On the mechanical behaviour of human tooth structures: An application of the finite element method of stress analysis

Abstract

The Finite Element Method of stress analysis is employed in axisymmetric, two and three-dimensional forms, to investigate the mechanical behaviour of dental structures under simulated oral loading conditions. Stress distributions which are examined, include those occuring in the crowns of normal teeth due to masticatory loading and in restored teeth as a consequence of the restoration's setting and thermal expansions. The force distributions occuring on roots of individual teeth and on teeth used as abutments for various bridge constructions are also investigated for both axial and non-axial loading and various alveolar bone support conditions. The instantaneous centres of rotation of teeth when subjected to orthodontic loading are also determined.

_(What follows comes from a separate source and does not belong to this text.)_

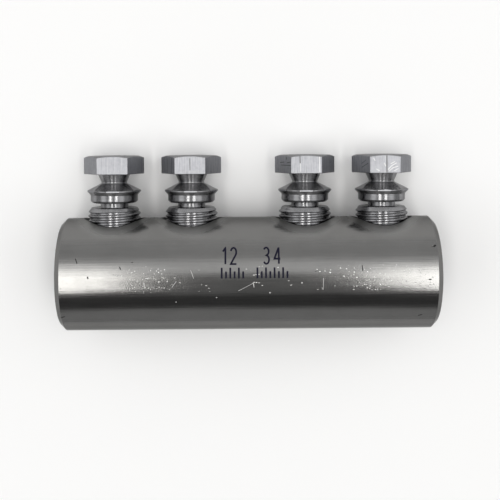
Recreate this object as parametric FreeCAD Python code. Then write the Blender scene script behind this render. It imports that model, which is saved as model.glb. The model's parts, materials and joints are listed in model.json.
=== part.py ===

The Finite Element Method is employed to examine various published hypotheses which attempt to correlate the mechanical behaviour of bone structures with that tissue's biological response characteristics. The cases examined include the remodelling of the alveolar process subsequent to orthodontic treatment and the remodelling or so-called straightening of the malaligned long bone.

Utilising published experimental data, the Finite Element Method is also employed in a reverse mode to enable some hitherto unknown mechanical properties of the periodontal membrane and cortical bone tissues to be determined. Indeed, due to the flexibility of the method, it was possible to represent these tissues as orthotropic materials.

The work is presented in two volumes. While the first volume contains all the results of the analyses, the second contains an outline of the relevant finite element theory. Nevertheless, where the theory has been extended, in particular in the area of non-isotropic material analysis, it is developed in greater depth. The second volume also contains both a thorough description and a listing of all the computer programs developed.